To get rid of the confusion, we have to be more precise about exactly which distances we're talking about. Suppose that we could attach a kilometer long ruler to the ship and another one to the earth, pointing towards one another. As the ship flies towards the earth the ship is lined up with the end of the earth ruler; using the frame in which the earth and its ruler are at rest we will say that the distance between the ship and the earth is one kilometer Because of length contraction, the ship's ruler will be less than one kilometer long so its tip will not yet have reached the earth; if the relative speed between ship and earth is .6c the tip of the ship ruler will line up with the 200 meter mark on the earth ruler and we will say that at the same time that the ship is one kilometer from earth the tip of the ship ruler is 200 meters from the earth. Clearly this result is consistent with the ship ruler being length-contracted by a factor of .8 while the earth ruler is not length-contracted.

Now let's consider the situation using the frame in which the ship is at rest and the earth is moving towards the ship.

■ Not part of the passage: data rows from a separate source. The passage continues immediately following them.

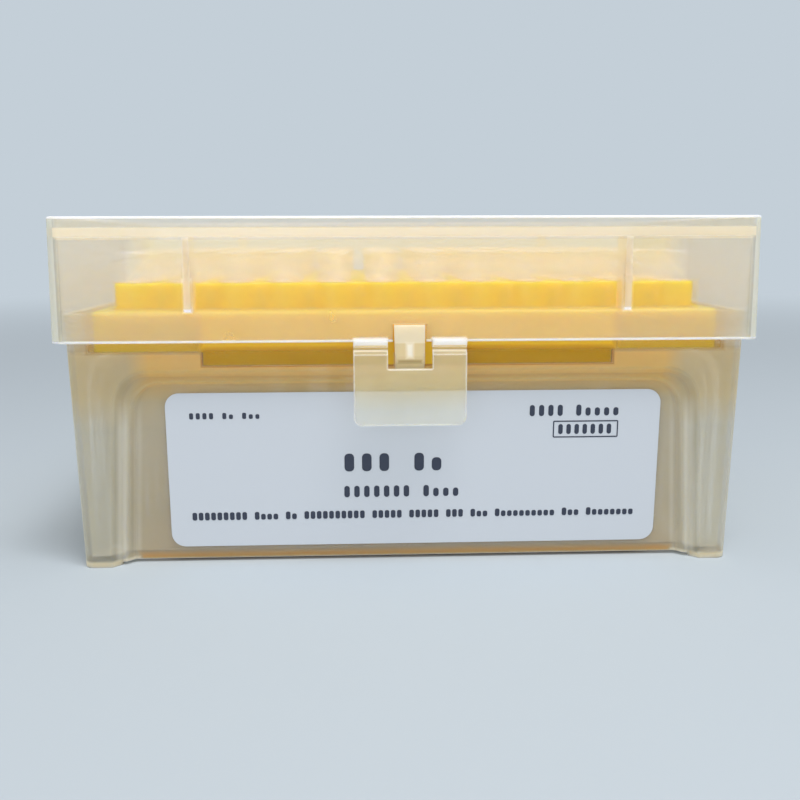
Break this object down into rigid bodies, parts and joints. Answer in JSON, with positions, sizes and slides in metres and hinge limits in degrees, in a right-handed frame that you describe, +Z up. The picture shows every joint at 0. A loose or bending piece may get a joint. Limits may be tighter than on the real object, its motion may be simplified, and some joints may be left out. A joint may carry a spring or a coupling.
{
  "type": "pipette tip box",
  "caption": "Hinged translucent box with a flip latch, holding a yellow rack of pipette tips on a regular grid.",
  "frame": {"origin": "on the table, in the middle of the base's underside", "axes": "+Z up, -Y towards the latch and label, +Y towards the lid's hinge, +X to the right"},
  "size_m": [0.1252, 0.0926, 0.0633],
  "materials": {
    "frosted_plastic": "natural translucent polypropylene, satin, cream tint",
    "yellow_plastic": "yellow moulded polypropylene, satin",
    "tip_plastic": "clear natural polypropylene, smooth",
    "label_paper": "white coated label paper with dark print"
  },
  "bodies": {
    "base_body": {"base": "frosted_plastic", "tip_rack": "yellow_plastic", "label": "label_paper", "tip_column_01": "tip_plastic", "tip_column_02": "tip_plastic", "tip_column_03": "tip_plastic", "tip_column_04": "tip_plastic", "tip_column_05": "tip_plastic", "tip_column_06": "tip_plastic", "tip_column_07": "tip_plastic", "tip_column_08": "tip_plastic", "tip_column_09": "tip_plastic", "tip_column_10": "tip_plastic", "tip_column_11": "tip_plastic", "tip_column_12": "tip_plastic"},
    "lid_body": {"lid": "frosted_plastic"},
    "latch_body": {"front_latch": "frosted_plastic"}
  },
  "joints": [
    {"name": "lid_hinge", "type": "hinge", "parent": "base_body", "child": "lid_body", "pos_m": [0, 0.04501, 0.04145], "axis": [-1, 0, 0], "range_deg": [0, 110]},
    {"name": "latch_hinge", "type": "hinge", "parent": "lid_body", "child": "latch_body", "pos_m": [0, -0.04414, 0.0405], "axis": [-1, 0, 0], "range_deg": [0, 90]}
  ]
}
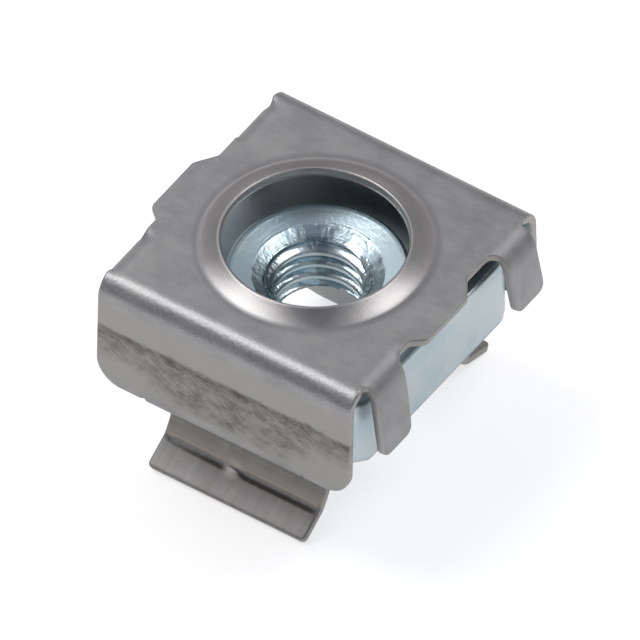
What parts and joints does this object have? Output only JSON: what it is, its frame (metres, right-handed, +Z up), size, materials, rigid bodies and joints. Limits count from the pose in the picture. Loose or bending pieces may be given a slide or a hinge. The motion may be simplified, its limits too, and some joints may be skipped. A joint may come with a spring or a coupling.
{
  "type": "rack cage nut",
  "caption": "Square threaded nut held loose in a folded spring-steel cage with two flared lugs that snap into a square rack hole.",
  "frame": {"origin": "middle of the cage on the surface that the lips of its two lugs stand on", "axes": "+Z up, from the lugs to the collar of the roof; X along the lugs and the shoulder folds; Y from the front wall to the back wall. A screw enters along +Z, from the lug side."},
  "size_m": [0.0162, 0.0158, 0.0118],
  "materials": {
    "cage": "satin spring steel strip, rubbed and slightly stained on the walls",
    "nut": "bright blue-white zinc plating"
  },
  "bodies": {
    "root": {"cage": "cage", "nut": "nut"}
  },
  "joints": []
}
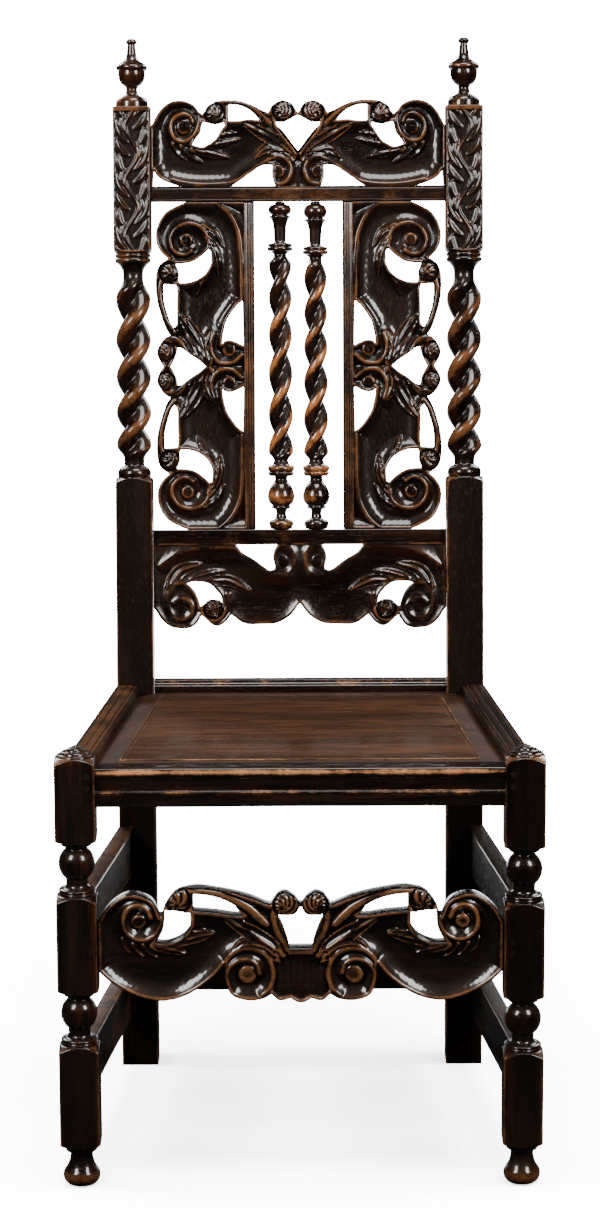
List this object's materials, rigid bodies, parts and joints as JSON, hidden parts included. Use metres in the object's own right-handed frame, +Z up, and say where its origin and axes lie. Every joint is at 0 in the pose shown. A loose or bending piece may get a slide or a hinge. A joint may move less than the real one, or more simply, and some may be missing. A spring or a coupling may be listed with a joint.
{
  "type": "wainscot chair",
  "caption": "High-back joined oak side chair: twist-turned posts with finials, pierced carved back, fielded panel seat, ball-turned front legs and box stretchers.",
  "frame": {"origin": "on the floor, under the middle of the chair's box", "axes": "+Z up, +X to the right as the picture shows the chair, -Y the way the sitter faces"},
  "size_m": [0.515, 0.5483, 1.2007],
  "materials": {
    "oak_dark": "gloss",
    "oak_carved": "gloss",
    "oak_worn": "gloss",
    "oak_panel": "satin",
    "oak_peg": "satin"
  },
  "bodies": {
    "root": {"front_leg_left": "oak_dark", "front_leg_right": "oak_dark", "rear_post_left": "oak_dark", "rear_post_right": "oak_dark", "finial_left": "oak_dark", "finial_right": "oak_dark", "seat_rail_front": "oak_worn", "seat_rail_rear": "oak_dark", "seat_rail_side_left": "oak_dark", "seat_rail_side_right": "oak_dark", "seat_panel": "oak_panel", "stretcher_front": "oak_carved", "stretcher_rear": "oak_dark", "stretcher_side_upper_left": "oak_dark", "stretcher_side_upper_right": "oak_dark", "stretcher_side_lower_left": "oak_dark", "stretcher_side_lower_right": "oak_dark", "crest_rail": "oak_carved", "lower_back_rail": "oak_carved", "splat_left": "oak_carved", "splat_right": "oak_carved", "spindle_left": "oak_carved", "spindle_right": "oak_carved", "oak_pegs": "oak_peg"}
  },
  "joints": []
}
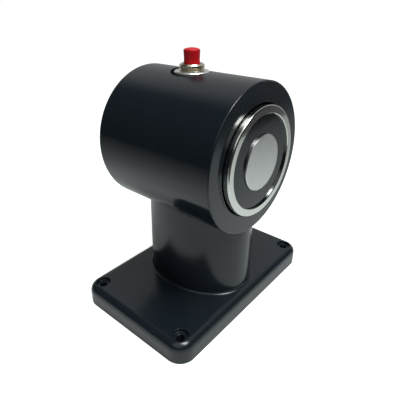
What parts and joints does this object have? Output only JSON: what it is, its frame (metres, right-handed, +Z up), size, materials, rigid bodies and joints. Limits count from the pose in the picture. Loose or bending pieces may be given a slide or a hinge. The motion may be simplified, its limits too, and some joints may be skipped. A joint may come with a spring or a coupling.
{
  "type": "electromagnetic door holder",
  "caption": "Electromagnetic door holder: a holding magnet in a barrel on an oval column and a screw-down base plate, with a red test button on top.",
  "frame": {"origin": "centre of the base plate's underside, which is also the centre of its four fixing holes", "axes": "+Z up along the column, -Y out of the magnet's face towards the door, X along the base plate's long side"},
  "size_m": [0.1116, 0.0735, 0.1304],
  "materials": {
    "housing_paint": "smooth satin gloss",
    "pot_chrome": "turned and chromed",
    "core_steel": "fine turned",
    "potting_resin": "poured, satin",
    "bobbin_nylon": "moulded",
    "winding_copper": "enamelled wire",
    "cap_red": "moulded gloss",
    "button_nickel": "nickel plated",
    "stem_steel": "drawn rod",
    "spring_steel": "drawn wire",
    "switch_resin": "moulded phenolic",
    "contact_brass": "stamped, silvered contacts",
    "zinc_steel": "zinc plated",
    "cover_steel": "zinc plated sheet",
    "block_nylon": "moulded",
    "grommet_rubber": "moulded",
    "lead_red": "insulated wire",
    "lead_black": "insulated wire"
  },
  "bodies": {
    "holder": {"housing": "housing_paint", "magnet_pot": "pot_chrome", "pole_core": "core_steel", "coil_bobbin": "bobbin_nylon", "coil_winding": "winding_copper", "potting_ring": "potting_resin", "magnet_bolt": "zinc_steel", "magnet_spring_washer": "zinc_steel", "button_spring": "spring_steel", "button_bushing": "button_nickel", "panel_nut": "button_nickel", "button_washer": "zinc_steel", "switch_body": "switch_resin", "switch_base": "switch_resin", "switch_terminals": "contact_brass", "coil_to_switch_lead": "lead_red", "coil_to_block_lead": "lead_black", "switch_to_block_lead": "lead_red", "terminal_block": "block_nylon", "terminal_clamps": "contact_brass", "terminal_screws": "zinc_steel", "block_screw": "zinc_steel", "bottom_cover": "cover_steel", "cover_screws": "zinc_steel", "cable_grommet": "grommet_rubber"},
    "button": {"button_cap": "cap_red", "button_plunger": "stem_steel", "contact_bridge": "contact_brass"}
  },
  "joints": [
    {"name": "button_press", "type": "slide", "parent": "holder", "child": "button", "axis": [0, 0, -1], "range_m": [0, 0.002], "stiffness_N_per_m": 600, "springref_m": -0.003, "deforming": ["button_spring"]}
  ]
}
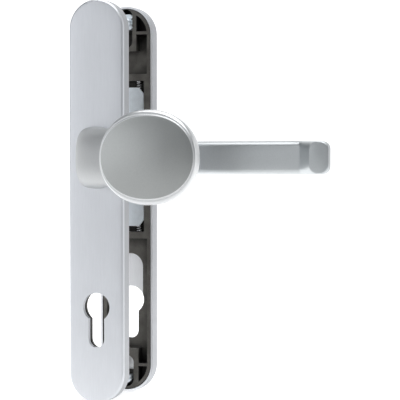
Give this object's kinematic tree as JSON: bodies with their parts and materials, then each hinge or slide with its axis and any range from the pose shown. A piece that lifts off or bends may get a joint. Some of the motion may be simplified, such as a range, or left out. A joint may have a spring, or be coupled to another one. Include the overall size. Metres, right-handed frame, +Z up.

At the same time that the ship is lined up with the tip of the earth ruler the end of the ship ruler is not lined with the 200 meter mark on the earth ruler. That is, the two events "ship lines up with tip of earth ruler" and "tip of ship ruler lines up with 200 meter mark on earth ruler" are happen at the same time using the frame in which the earth is at rest, but do not happen at the same time using the frame in which the ship is at rest. This is the relativity of simultaneity - "at the same time" is different in different frames - which is essential for making sense of relativity. In fact, using the frame in which the ship is at rest, at the same time that the ship lines up with the tip of the earth ruler the tip of the ship ruler is sticking out 200 meters past the far end of the earth ruler, and the end of the earth ruler lines up with the 800 meter mark on the ship ruler. This result is consistent with the earth ruler being length-contracted by a factor of .8 while the ship ruler is not length-contracted.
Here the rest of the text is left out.